Written request —
Extract each line where the string "degrees" shows up.

##### Dataset #####

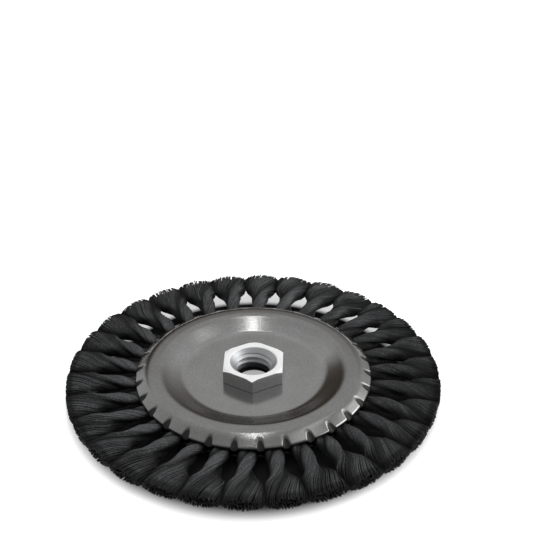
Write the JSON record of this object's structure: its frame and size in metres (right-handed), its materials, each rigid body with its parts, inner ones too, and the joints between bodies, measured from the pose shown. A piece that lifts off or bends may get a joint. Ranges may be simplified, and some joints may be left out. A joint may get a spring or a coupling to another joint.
{
  "type": "knot wire wheel brush",
  "caption": "Flat wheel brush of twisted steel wire knots clamped between two stamped plates, with a hex hub threaded 5/8-11 for an angle grinder spindle.",
  "frame": {"origin": "on the bore axis, at the middle of the carrier disc's thickness, inside the threaded wall", "axes": "+Z along the bore towards the hex, +X 2.6 degrees short of the first knot"},
  "size_m": [0.1528, 0.1528, 0.0145],
  "materials": {
    "zinc_plated_nut": "bright zinc plate, turned",
    "plated_sheet": "satin grey plated sheet steel, stamped",
    "carrier_steel": "mill finish sheet steel",
    "wire": "dark tempered steel wire, oily, bright where scuffed"
  },
  "bodies": {
    "root": {"arbor_nut": "zinc_plated_nut", "front_plate": "plated_sheet", "back_plate": "plated_sheet", "carrier_disc": "carrier_steel", "knot_01": "wire", "knot_02": "wire", "knot_03": "wire", "knot_04": "wire", "knot_05": "wire", "knot_06": "wire", "knot_07": "wire", "knot_08": "wire", "knot_09": "wire", "knot_10": "wire", "knot_11": "wire", "knot_12": "wire", "knot_13": "wire", "knot_14": "wire", "knot_15": "wire", "knot_16": "wire", "knot_17": "wire", "knot_18": "wire", "knot_19": "wire", "knot_20": "wire", "knot_21": "wire", "knot_22": "wire", "knot_23": "wire", "knot_24": "wire", "knot_25": "wire", "knot_26": "wire", "knot_27": "wire", "knot_28": "wire", "knot_29": "wire", "knot_30": "wire"}
  },
  "joints": []
}
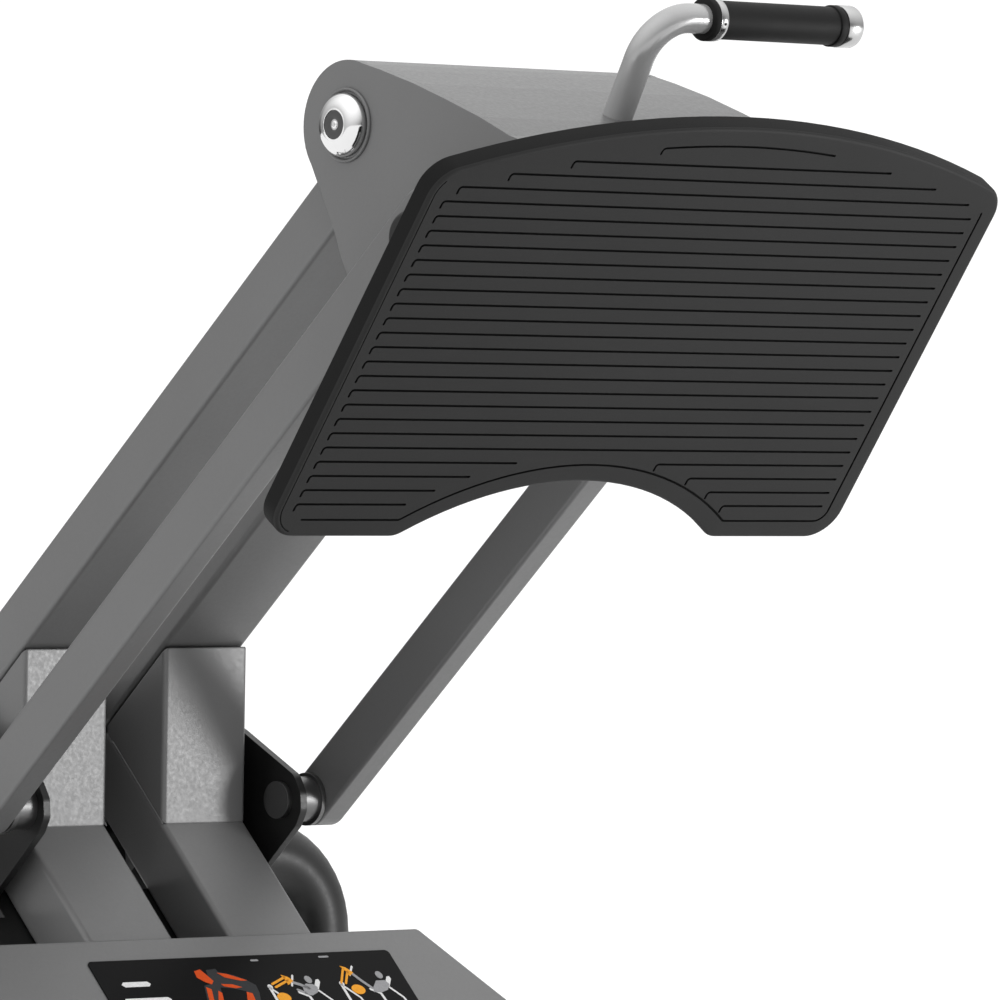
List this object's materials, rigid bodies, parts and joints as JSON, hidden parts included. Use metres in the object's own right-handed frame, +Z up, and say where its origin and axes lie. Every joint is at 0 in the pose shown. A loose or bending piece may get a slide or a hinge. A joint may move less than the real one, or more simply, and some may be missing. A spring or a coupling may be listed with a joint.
{
  "type": "leg press machine",
  "caption": "Plate-loaded seated leg press: parallelogram linkage carries a wide ribbed foot plate with a hand grip; weight arm, sliding seat and reclined backrest on a floor frame.",
  "frame": {"origin": "on the floor, at the middle of the bounding box's footprint", "axes": "+X the user's right, +Y the way the seated user faces, +Z up"},
  "size_m": [1.406, 2.1616, 1.374],
  "materials": {
    "frame_paint": "satin grey powder coat",
    "black_paint": "satin black",
    "rubber": "matt",
    "tread_plastic": "fine grained black",
    "steel": "turned",
    "chrome": "polished",
    "placard_print": "printed plate",
    "upholstery": "black vinyl",
    "board_black": "matt",
    "knob_plastic": "moulded"
  },
  "bodies": {
    "frame": {"base_rail": "frame_paint", "column_foot": "frame_paint", "column_left": "frame_paint", "column_right": "frame_paint", "column_web": "black_paint", "ear_bracket_left": "black_paint", "ear_bracket_right": "black_paint", "front_foot": "frame_paint", "front_foot_pad_left": "rubber", "front_foot_pad_right": "rubber", "head_beam": "frame_paint", "head_plate_left": "frame_paint", "head_plate_right": "frame_paint", "lower_pivot_pin_left": "steel", "lower_pivot_pin_right": "steel", "placard": "placard_print", "placard_housing": "frame_paint", "rear_foot": "frame_paint", "rear_foot_pad_left": "rubber", "rear_foot_pad_right": "rubber", "stand": "black_paint", "stop_block_left": "frame_paint", "stop_block_right": "frame_paint", "stop_pad_left": "rubber", "stop_pad_right": "rubber", "upper_pivot_shaft": "steel"},
    "upper_linkage": {"upper_link_left": "frame_paint", "upper_link_right": "frame_paint", "weight_yoke": "black_paint", "weight_arm_left": "black_paint", "weight_arm_right": "black_paint", "weight_horn_left": "chrome", "weight_horn_right": "chrome"},
    "carriage": {"carriage_side_left": "frame_paint", "carriage_side_right": "frame_paint", "carriage_cover": "frame_paint", "foot_plate_backing": "frame_paint", "foot_plate": "tread_plastic", "carriage_shaft": "steel", "shaft_cap_left": "chrome", "shaft_cap_right": "chrome", "carriage_pin_left": "black_paint", "carriage_pin_right": "black_paint", "grip_stem": "steel", "grip_sleeve": "rubber", "grip_end": "chrome"},
    "lower_link_left_body": {"lower_link_left": "frame_paint"},
    "lower_link_right_body": {"lower_link_right": "frame_paint"},
    "seat_unit": {"seat_slider": "frame_paint", "seat_pad": "upholstery", "seat_board": "board_black", "back_pad": "upholstery", "back_board": "board_black", "seat_post": "frame_paint", "back_spine": "frame_paint", "back_strut": "frame_paint", "seat_handle_left": "frame_paint", "seat_handle_right": "frame_paint"},
    "lock_pin": {"lock_knob": "knob_plastic"}
  },
  "joints": [
    {"name": "press_pivot", "type": "hinge", "parent": "frame", "child": "upper_linkage", "pos_m": [0, 0.92481, 0.726], "axis": [-1, 0, 0], "range_deg": [0, 22]},
    {"name": "carriage_pivot", "type": "hinge", "parent": "upper_linkage", "child": "carriage", "pos_m": [0, 0.30081, 1.2595], "axis": [1, 0, 0], "range_deg": [0, 22]},
    {"name": "lower_link_left_pivot", "type": "hinge", "parent": "frame", "child": "lower_link_left_body", "pos_m": [0, 0.78181, 0.64], "axis": [-1, 0, 0], "range_deg": [0, 22]},
    {"name": "lower_link_right_pivot", "type": "hinge", "parent": "frame", "child": "lower_link_right_body", "pos_m": [0, 0.78181, 0.64], "axis": [-1, 0, 0], "range_deg": [0, 22]},
    {"name": "seat_slide", "type": "slide", "parent": "frame", "child": "seat_unit", "axis": [0, 1, 0], "range_m": [0, 0.2]},
    {"name": "lock_pin_pull", "type": "slide", "parent": "seat_unit", "child": "lock_pin", "axis": [1, 0, 0], "range_m": [0, 0.014], "stiffness_N_per_m": 900, "springref_m": -0.01}
  ],
  "couplings": [
    {"joint": "carriage_pivot", "follows": "press_pivot", "ratio": 1},
    {"joint": "lower_link_left_pivot", "follows": "press_pivot", "ratio": 1},
    {"joint": "lower_link_right_pivot", "follows": "press_pivot", "ratio": 1}
  ]
}
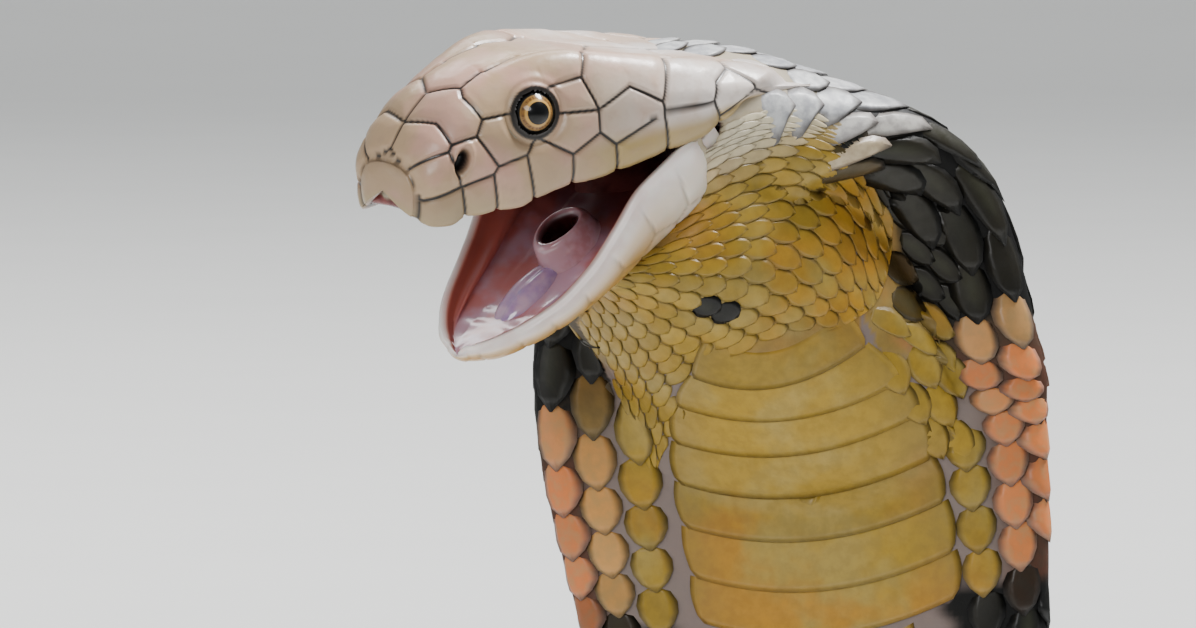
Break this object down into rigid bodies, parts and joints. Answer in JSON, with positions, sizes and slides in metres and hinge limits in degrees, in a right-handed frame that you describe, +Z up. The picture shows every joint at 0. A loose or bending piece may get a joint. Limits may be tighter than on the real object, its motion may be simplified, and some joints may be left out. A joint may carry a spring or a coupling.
{
  "type": "king cobra",
  "caption": "Life-size king cobra reared up from a loose coil on the floor, hood spread, head turned aside and mouth open, as a still museum model.",
  "frame": {"origin": "centre of the footprint's bounding box, on the floor", "axes": "+Z up, -Y towards the side the hood's belly faces, +X to the animal's left in the hood"},
  "size_m": [0.5222, 0.584, 0.701],
  "materials": {
    "head_skin": "satin scale plates, tan with near-black seams",
    "mouth_and_jaw": "moist, pale lips and pink mouth lining",
    "eye": "glossy, bronze iris with a round black pupil",
    "throat_and_hood_skin": "satin scales, olive yellow with black bands",
    "body_skin": "satin scales, olive black with pale cross bands"
  },
  "bodies": {
    "root": {"eye_left": "eye", "eye_right": "eye", "head": "head_skin", "lower_jaw": "mouth_and_jaw", "neck": "throat_and_hood_skin", "hood_upper": "throat_and_hood_skin", "hood_lower": "throat_and_hood_skin", "trunk_upper": "body_skin", "trunk_middle": "body_skin", "trunk_base": "body_skin", "coil_1": "body_skin", "coil_2": "body_skin", "coil_3": "body_skin", "coil_4": "body_skin", "coil_5": "body_skin", "coil_6": "body_skin", "tail_base": "body_skin", "tail_tip": "body_skin"}
  },
  "joints": []
}
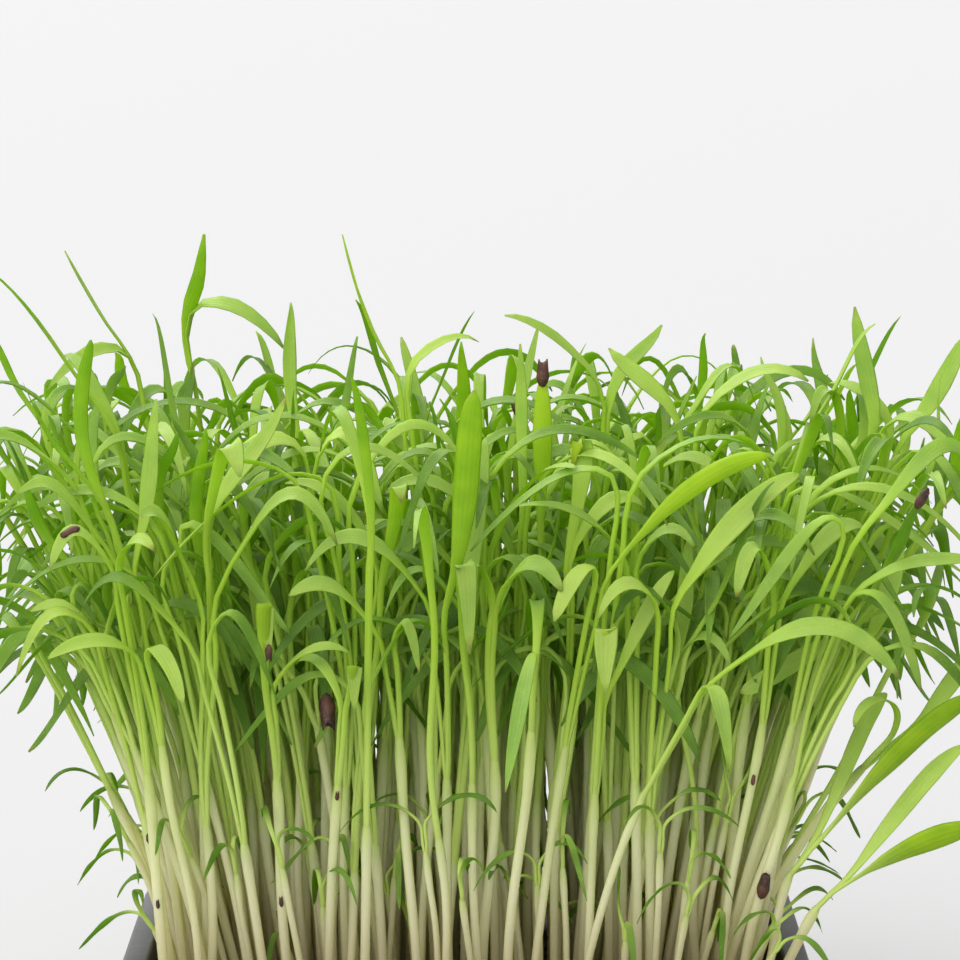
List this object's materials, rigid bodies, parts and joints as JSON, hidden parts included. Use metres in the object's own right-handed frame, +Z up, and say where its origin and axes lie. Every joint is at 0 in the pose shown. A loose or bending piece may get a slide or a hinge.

#####

Complete output —
  "frame": {"origin": "on the bore axis, at the middle of the carrier disc's thickness, inside the threaded wall", "axes": "+Z along the bore towards the hex, +X 2.6 degrees short of the first knot"},
Break this object down into rigid bodies, parts and joints. Answer in JSON, with positions, sizes and slides in metres and hinge limits in degrees, in a right-handed frame that you describe, +Z up. The picture shows every joint at 0. A loose or bending piece may get a joint. Limits may be tighter than on the real object, its motion may be simplified, and some joints may be left out. A joint may carry a spring or a coupling.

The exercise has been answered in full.